- The data:
— BEGIN —
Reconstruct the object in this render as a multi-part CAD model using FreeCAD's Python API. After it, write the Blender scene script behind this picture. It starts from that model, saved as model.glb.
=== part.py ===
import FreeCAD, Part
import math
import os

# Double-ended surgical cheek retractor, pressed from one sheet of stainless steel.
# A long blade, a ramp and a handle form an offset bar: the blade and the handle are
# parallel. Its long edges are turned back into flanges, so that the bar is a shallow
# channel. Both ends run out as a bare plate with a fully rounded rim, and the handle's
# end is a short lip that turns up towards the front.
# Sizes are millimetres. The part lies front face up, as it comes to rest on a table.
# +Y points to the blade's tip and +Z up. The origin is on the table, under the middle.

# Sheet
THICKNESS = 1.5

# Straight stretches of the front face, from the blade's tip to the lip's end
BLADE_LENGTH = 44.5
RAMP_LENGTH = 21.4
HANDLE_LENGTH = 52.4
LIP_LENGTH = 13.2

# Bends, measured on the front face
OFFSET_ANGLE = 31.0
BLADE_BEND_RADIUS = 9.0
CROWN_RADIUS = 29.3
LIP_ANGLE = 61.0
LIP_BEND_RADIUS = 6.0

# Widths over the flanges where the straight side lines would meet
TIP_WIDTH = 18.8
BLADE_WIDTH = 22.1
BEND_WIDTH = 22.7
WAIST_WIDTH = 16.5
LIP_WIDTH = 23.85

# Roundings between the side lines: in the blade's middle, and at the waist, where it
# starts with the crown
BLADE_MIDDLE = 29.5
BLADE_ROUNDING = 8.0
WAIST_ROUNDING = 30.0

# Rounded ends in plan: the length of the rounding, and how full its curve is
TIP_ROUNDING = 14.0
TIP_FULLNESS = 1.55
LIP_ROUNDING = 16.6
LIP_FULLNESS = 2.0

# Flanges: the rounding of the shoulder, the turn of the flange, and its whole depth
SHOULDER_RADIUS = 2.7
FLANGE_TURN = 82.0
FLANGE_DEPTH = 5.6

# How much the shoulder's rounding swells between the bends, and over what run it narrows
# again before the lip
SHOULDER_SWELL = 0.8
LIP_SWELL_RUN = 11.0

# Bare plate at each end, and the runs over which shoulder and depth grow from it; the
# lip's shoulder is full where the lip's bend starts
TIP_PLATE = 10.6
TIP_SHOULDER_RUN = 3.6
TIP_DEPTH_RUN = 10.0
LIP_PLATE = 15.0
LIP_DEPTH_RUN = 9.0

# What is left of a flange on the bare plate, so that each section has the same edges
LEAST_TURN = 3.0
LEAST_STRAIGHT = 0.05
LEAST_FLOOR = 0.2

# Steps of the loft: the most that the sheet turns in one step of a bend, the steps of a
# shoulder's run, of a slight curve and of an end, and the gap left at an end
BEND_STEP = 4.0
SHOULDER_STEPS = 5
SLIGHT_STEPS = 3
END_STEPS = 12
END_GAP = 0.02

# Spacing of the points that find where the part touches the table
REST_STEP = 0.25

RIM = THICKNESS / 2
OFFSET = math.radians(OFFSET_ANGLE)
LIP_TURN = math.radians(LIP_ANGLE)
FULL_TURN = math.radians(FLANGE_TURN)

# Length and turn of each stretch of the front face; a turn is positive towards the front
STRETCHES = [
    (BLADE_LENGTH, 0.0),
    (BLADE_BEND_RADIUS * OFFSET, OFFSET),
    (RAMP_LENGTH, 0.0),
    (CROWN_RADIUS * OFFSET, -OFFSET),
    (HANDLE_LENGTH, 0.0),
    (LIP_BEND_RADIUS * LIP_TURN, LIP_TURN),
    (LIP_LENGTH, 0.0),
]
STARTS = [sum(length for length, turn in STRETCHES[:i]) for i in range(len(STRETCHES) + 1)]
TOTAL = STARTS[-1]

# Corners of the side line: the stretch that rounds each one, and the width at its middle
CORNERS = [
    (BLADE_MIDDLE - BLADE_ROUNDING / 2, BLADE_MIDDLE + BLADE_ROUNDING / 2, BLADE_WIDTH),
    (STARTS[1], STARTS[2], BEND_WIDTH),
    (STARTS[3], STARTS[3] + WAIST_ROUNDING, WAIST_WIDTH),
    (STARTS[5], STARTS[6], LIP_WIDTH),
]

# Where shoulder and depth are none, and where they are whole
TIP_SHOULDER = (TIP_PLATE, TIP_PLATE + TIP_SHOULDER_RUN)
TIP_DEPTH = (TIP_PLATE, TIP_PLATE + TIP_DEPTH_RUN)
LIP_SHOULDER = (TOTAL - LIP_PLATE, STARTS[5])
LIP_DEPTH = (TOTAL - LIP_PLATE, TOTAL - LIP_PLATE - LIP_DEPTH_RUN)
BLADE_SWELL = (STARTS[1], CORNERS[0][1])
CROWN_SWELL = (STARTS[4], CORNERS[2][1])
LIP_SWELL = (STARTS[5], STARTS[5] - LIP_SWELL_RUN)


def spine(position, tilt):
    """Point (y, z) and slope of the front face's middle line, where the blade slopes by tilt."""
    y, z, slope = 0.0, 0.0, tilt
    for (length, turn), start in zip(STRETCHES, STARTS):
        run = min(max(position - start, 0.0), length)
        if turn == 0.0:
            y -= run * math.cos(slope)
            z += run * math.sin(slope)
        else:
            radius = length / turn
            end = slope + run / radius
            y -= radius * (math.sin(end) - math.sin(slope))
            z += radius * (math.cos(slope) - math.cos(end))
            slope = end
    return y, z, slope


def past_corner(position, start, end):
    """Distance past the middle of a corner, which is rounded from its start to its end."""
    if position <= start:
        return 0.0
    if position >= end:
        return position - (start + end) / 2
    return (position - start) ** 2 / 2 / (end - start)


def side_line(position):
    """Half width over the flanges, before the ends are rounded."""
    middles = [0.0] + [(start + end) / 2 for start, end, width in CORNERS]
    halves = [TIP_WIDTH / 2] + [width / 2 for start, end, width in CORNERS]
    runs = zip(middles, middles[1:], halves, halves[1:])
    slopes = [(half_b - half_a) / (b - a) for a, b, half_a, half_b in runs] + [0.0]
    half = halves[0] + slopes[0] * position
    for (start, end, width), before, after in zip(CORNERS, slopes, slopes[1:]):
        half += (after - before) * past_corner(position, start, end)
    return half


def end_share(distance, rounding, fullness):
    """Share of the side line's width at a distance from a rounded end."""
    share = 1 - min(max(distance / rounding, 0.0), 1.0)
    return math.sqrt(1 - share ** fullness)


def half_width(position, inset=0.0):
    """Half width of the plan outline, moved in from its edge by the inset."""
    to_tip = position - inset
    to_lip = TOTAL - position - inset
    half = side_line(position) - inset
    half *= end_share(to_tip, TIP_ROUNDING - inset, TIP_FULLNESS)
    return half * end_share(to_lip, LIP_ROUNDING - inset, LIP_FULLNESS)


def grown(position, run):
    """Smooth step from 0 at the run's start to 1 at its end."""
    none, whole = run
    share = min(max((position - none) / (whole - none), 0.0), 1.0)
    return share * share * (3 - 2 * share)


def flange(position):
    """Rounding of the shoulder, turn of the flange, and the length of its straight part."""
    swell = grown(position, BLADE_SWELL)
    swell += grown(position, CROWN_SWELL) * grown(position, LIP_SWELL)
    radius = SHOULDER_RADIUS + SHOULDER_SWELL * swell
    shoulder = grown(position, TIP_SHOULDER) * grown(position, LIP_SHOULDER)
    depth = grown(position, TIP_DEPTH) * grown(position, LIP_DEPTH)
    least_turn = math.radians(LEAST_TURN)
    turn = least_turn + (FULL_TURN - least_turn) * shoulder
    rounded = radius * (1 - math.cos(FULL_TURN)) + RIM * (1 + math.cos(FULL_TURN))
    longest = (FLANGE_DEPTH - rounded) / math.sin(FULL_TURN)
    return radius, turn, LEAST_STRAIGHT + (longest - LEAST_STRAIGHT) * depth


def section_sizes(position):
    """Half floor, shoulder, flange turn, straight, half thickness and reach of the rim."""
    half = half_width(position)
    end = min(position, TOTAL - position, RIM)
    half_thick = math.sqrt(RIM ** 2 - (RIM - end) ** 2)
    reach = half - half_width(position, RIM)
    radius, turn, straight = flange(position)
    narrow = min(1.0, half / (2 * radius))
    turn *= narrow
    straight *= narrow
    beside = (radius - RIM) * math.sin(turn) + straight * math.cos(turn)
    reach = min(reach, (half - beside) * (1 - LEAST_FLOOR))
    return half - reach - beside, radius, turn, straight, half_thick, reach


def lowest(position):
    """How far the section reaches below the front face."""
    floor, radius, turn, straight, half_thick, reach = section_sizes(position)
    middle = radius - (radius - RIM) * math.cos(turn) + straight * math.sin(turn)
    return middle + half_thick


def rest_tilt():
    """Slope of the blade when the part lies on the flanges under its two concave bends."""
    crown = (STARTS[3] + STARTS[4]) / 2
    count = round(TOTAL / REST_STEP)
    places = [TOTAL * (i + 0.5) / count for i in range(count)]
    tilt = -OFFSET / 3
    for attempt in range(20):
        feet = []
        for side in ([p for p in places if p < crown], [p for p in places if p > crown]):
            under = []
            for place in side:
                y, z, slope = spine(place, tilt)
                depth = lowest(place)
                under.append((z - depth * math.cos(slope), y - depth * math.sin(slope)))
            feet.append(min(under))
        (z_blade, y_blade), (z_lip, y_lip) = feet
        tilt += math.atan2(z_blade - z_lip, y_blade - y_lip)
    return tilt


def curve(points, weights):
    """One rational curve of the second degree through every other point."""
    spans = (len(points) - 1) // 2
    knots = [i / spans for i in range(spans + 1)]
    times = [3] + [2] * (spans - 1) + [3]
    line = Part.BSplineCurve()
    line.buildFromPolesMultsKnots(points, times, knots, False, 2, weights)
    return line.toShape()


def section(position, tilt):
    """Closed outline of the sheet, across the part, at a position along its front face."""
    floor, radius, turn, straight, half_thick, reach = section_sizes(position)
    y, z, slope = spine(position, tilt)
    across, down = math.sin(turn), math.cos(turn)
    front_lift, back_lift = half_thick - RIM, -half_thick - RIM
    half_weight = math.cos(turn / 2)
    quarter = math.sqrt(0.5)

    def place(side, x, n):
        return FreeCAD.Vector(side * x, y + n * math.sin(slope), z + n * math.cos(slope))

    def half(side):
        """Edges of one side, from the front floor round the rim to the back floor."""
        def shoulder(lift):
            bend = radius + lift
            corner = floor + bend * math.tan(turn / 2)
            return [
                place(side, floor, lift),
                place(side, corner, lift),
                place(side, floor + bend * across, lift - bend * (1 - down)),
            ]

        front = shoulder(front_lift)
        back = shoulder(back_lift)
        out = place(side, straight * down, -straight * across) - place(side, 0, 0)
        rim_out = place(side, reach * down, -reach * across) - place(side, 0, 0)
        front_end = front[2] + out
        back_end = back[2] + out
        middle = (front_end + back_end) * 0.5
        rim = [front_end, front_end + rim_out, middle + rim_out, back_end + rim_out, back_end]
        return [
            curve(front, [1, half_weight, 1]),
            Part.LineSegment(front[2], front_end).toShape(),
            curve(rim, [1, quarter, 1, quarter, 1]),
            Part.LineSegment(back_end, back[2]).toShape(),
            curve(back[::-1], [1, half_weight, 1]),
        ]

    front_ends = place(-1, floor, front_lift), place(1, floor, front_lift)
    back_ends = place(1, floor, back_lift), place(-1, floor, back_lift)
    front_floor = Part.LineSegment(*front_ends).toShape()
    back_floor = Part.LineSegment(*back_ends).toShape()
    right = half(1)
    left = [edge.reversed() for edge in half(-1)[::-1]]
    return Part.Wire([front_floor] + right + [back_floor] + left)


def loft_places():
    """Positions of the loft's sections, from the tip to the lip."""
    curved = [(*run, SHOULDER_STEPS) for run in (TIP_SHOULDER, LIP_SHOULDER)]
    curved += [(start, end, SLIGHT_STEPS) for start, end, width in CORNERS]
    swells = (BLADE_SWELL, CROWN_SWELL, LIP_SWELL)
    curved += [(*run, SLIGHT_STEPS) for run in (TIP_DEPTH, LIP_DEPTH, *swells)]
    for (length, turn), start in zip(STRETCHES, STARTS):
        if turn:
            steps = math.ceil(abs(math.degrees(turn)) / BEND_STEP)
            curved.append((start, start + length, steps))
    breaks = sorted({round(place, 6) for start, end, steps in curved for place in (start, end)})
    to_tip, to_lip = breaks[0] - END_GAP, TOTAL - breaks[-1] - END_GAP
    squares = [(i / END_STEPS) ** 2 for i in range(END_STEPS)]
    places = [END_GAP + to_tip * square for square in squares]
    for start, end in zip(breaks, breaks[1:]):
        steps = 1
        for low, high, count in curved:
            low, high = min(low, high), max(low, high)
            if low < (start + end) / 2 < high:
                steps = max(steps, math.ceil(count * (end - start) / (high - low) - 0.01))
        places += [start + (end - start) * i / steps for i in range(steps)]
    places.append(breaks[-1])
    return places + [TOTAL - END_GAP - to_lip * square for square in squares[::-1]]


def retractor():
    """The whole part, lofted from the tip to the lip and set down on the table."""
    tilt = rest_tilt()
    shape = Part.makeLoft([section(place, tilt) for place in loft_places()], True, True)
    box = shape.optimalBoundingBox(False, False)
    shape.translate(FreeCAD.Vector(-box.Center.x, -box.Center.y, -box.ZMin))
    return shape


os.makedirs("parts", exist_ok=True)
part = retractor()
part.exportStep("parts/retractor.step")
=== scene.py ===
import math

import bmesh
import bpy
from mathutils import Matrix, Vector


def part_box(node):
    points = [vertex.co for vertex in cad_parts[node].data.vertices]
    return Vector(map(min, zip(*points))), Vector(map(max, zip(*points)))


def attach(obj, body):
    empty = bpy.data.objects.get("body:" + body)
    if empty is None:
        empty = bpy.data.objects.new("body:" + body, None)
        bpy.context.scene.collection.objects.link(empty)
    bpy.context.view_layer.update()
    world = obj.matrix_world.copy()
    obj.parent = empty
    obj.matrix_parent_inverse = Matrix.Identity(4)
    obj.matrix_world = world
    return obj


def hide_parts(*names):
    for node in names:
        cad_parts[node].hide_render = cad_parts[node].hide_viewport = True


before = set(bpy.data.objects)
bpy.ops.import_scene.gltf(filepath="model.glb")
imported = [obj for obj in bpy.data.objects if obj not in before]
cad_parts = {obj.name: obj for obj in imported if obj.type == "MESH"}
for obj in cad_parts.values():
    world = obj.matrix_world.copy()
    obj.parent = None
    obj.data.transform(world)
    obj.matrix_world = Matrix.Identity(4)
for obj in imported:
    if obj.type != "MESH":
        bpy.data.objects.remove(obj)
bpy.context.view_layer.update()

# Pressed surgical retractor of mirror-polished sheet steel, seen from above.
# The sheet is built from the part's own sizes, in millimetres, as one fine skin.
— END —
— BEGIN —
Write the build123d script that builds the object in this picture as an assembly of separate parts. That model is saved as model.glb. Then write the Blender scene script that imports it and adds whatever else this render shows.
— END —
- Stated problem: Please return, exactly as they appear, the lines starting at the one that contains "return shape" and ending at the one that contains "# The sheet".

- Response:
    return shape


os.makedirs("parts", exist_ok=True)
part = retractor()
part.exportStep("parts/retractor.step")
=== scene.py ===
import math

import bmesh
import bpy
from mathutils import Matrix, Vector


def part_box(node):
    points = [vertex.co for vertex in cad_parts[node].data.vertices]
    return Vector(map(min, zip(*points))), Vector(map(max, zip(*points)))


def attach(obj, body):
    empty = bpy.data.objects.get("body:" + body)
    if empty is None:
        empty = bpy.data.objects.new("body:" + body, None)
        bpy.context.scene.collection.objects.link(empty)
    bpy.context.view_layer.update()
    world = obj.matrix_world.copy()
    obj.parent = empty
    obj.matrix_parent_inverse = Matrix.Identity(4)
    obj.matrix_world = world
    return obj


def hide_parts(*names):
    for node in names:
        cad_parts[node].hide_render = cad_parts[node].hide_viewport = True


before = set(bpy.data.objects)
bpy.ops.import_scene.gltf(filepath="model.glb")
imported = [obj for obj in bpy.data.objects if obj not in before]
cad_parts = {obj.name: obj for obj in imported if obj.type == "MESH"}
for obj in cad_parts.values():
    world = obj.matrix_world.copy()
    obj.parent = None
    obj.data.transform(world)
    obj.matrix_world = Matrix.Identity(4)
for obj in imported:
    if obj.type != "MESH":
        bpy.data.objects.remove(obj)
bpy.context.view_layer.update()

# Pressed surgical retractor of mirror-polished sheet steel, seen from above.
# The sheet is built from the part's own sizes, in millimetres, as one fine skin.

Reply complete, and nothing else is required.